While there are reasons why some, especially teenagers, may believe vaping is healthier than the alternative, the simple answer seems to be that it’s be too soon to tell.

According to Palo Alto Medical Foundation physician Sarah Robinson, it often takes medical officials a minimum of 20 years to be certain if an ingredient or chemical is carcinogenic. Vapes only came into popularity a few years ago and thus have not received the testing necessary to establish their safety. 

Vapes only came into popularity a few years ago and thus have not received the testing necessary to establish their safety.

From the surface, it appears as though vaping has few, if any, health effects compared to smoking a cigarette — this is one of the main reason teenagers are attracted to this new drug.

Although it may seem like underage vaping and smoking is becoming bigger than ever, cigarette use amongst minors has gone down —  a fact I would attribute to vaping going up,” an anonymous Los Altos student said. “Although there is nicotine in vapes and that is addictive, many of the harmful, even more addictive substances such as tar are missing from vapes.”

Once a cigarette is lit, the smoke it creates contains over 7,000 chemicals, many of which contain carcinogenic properties. Vape pens have significantly fewer carcinogenic chemicals used in them, making it safer for the person vaping as well as the those inhaling the smoke around them.

Unlike a cigarette, which has a specific amount of nicotine in each package, vape pens give the user the opportunity to choose the amount of nicotine they are smoking. In fact, a vape pen user can choose to smoke only flavorings without any nicotine.
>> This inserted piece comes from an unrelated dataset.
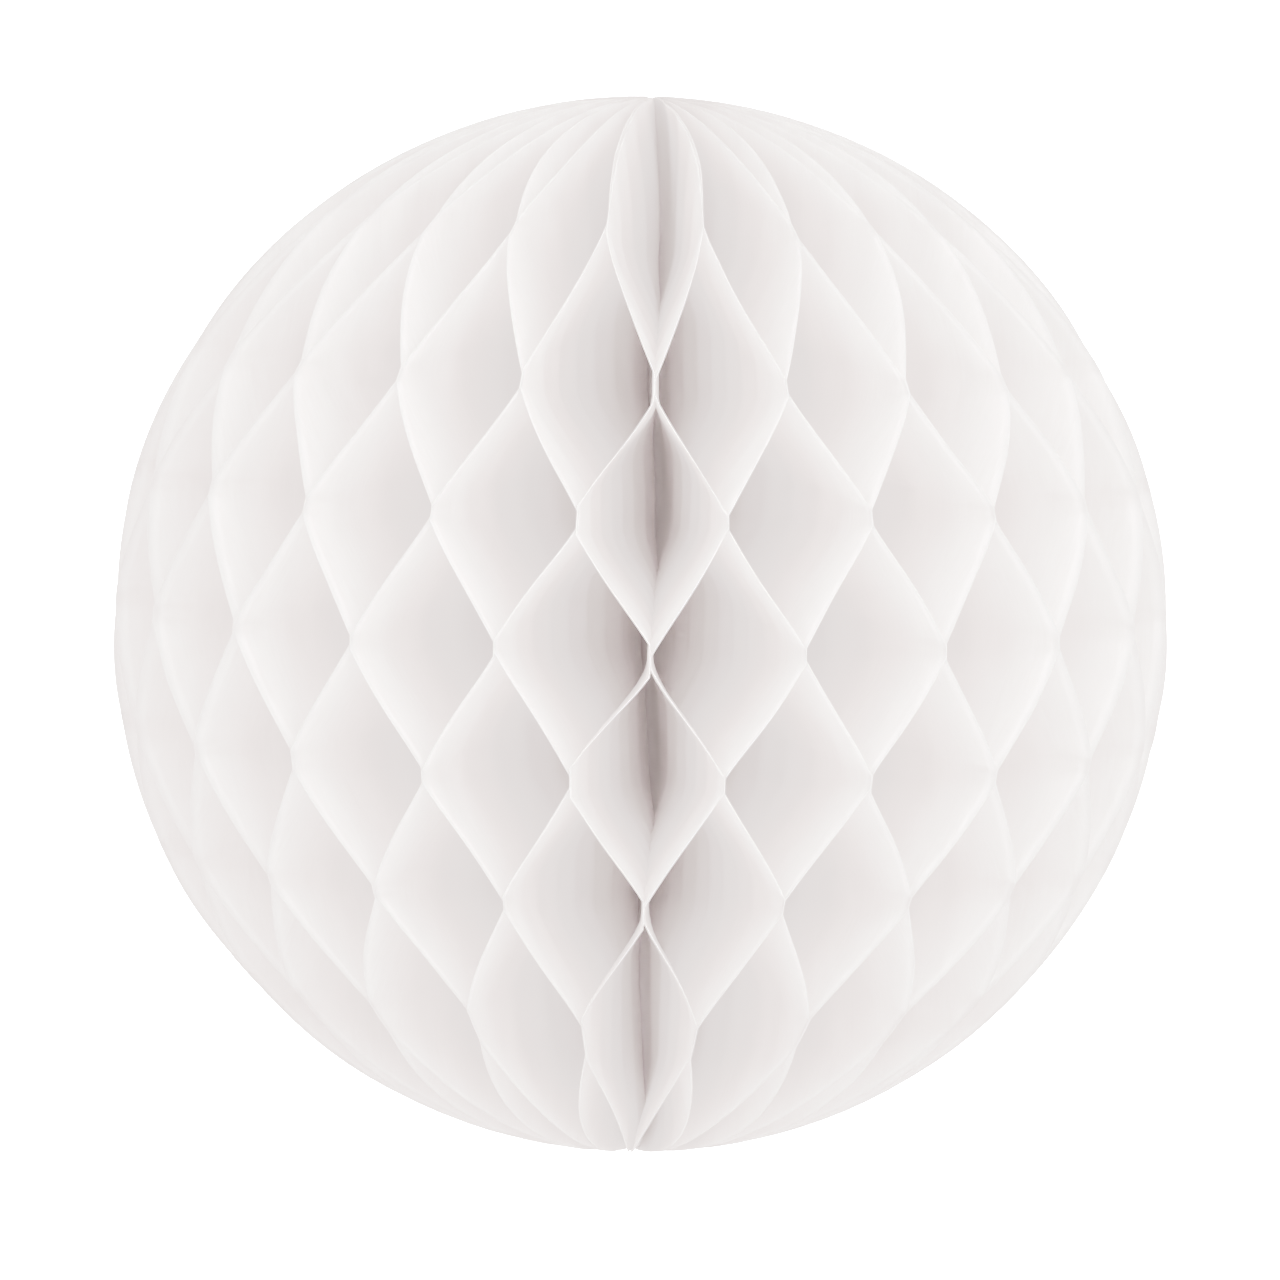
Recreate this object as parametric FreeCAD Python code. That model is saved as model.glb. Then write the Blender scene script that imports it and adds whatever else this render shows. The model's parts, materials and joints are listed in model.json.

Still, vape companies claim their audience is smokers looking to quit in order to drive their campaign of responsible drug use, their advertisements often speak to a different target: teenagers.  For example, the JUUL pen, a recently released vaping device that has had widespread use among teens, is advertised with bold, flashy colors, showing young people vaping. New flavors like “cotton candy” and “fruit hoos” come out often to attract youth into buying devices. Young people who may never have used a cigarette are now convinced to vape due to their perceived safety.

Moreover, propylene glycol, one of the main ingredients in vape pens, has already been proven to have carcinogenic properties. Medical officials are also concerned that the flavorings found in vape pens can have harmful effects on the body.

The pods containing the nicotine smoked or inhaled are often not well-regulated. Last July, the FDA delayed regulations on e-cigarettes to increase their presence on the market, reasoning that they are the better alternative to cigarettes. In fact, there have been traces of nicotine found in many pods that claim to be “nicotine free.” This lack of regulations can lead to faster rates of addiction. And as smokers become more and more experienced, they are able to inhale a greater amount of harmful substances.

“Studies have suggested that drug use starts with legal drugs and proceeds to illicit drugs,” Robinson said. “And the younger someone starts using drugs, the higher the likelihood of them becoming addicted later in life.”